:: INFORMATION PROVIDED ::
╭──

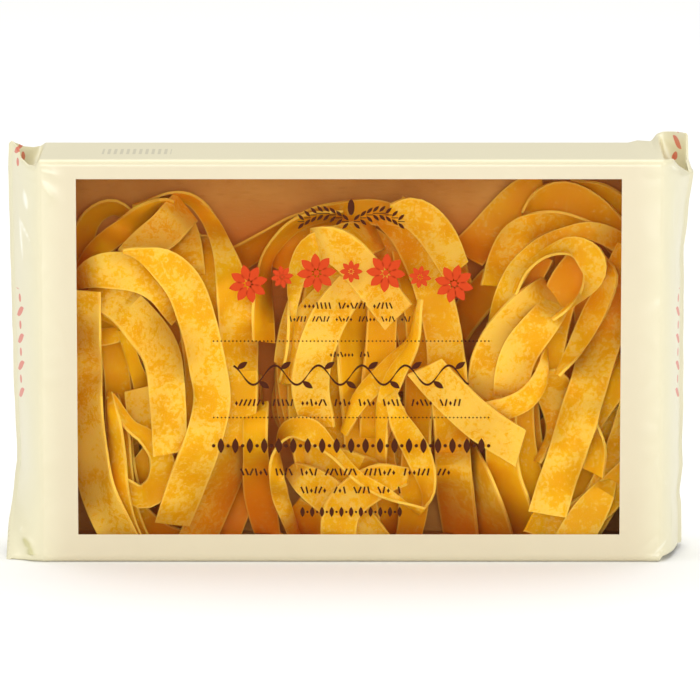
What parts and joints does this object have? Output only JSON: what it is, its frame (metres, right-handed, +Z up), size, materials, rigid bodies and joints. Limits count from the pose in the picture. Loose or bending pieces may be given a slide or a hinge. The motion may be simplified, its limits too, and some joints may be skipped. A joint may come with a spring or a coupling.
{
  "type": "windowed pack of dry pasta nests",
  "caption": "Sealed flow-wrapped pack with a clear front window, a board tray and nests of wide dry egg pasta ribbon inside, standing on its long side.",
  "frame": {"origin": "middle of the face that the pack stands on", "axes": "+X along the pack's length to the right of the window, +Y into the pack from the window, +Z up"},
  "size_m": [0.2448, 0.0506, 0.1487],
  "materials": {
    "printed_film": "cream printed film with a soft satin sheen",
    "clear_film": "clear glossy film",
    "kraft_board": "matte brown board",
    "egg_pasta": "golden dry egg pasta with a floury mottled surface"
  },
  "bodies": {
    "root": {"wrap_film": "printed_film", "window_pane": "clear_film", "board_tray": "kraft_board", "nest_left": "egg_pasta", "nest_middle": "egg_pasta", "nest_right": "egg_pasta"}
  },
  "joints": []
}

╰──

:: WHAT YOU SHOULD DO ::
From the data above, copy out every line with the string "materials" in it.

:: OUTPUT BELOW ::
What parts and joints does this object have? Output only JSON: what it is, its frame (metres, right-handed, +Z up), size, materials, rigid bodies and joints. Limits count from the pose in the picture. Loose or bending pieces may be given a slide or a hinge. The motion may be simplified, its limits too, and some joints may be skipped. A joint may come with a spring or a coupling.
  "materials": {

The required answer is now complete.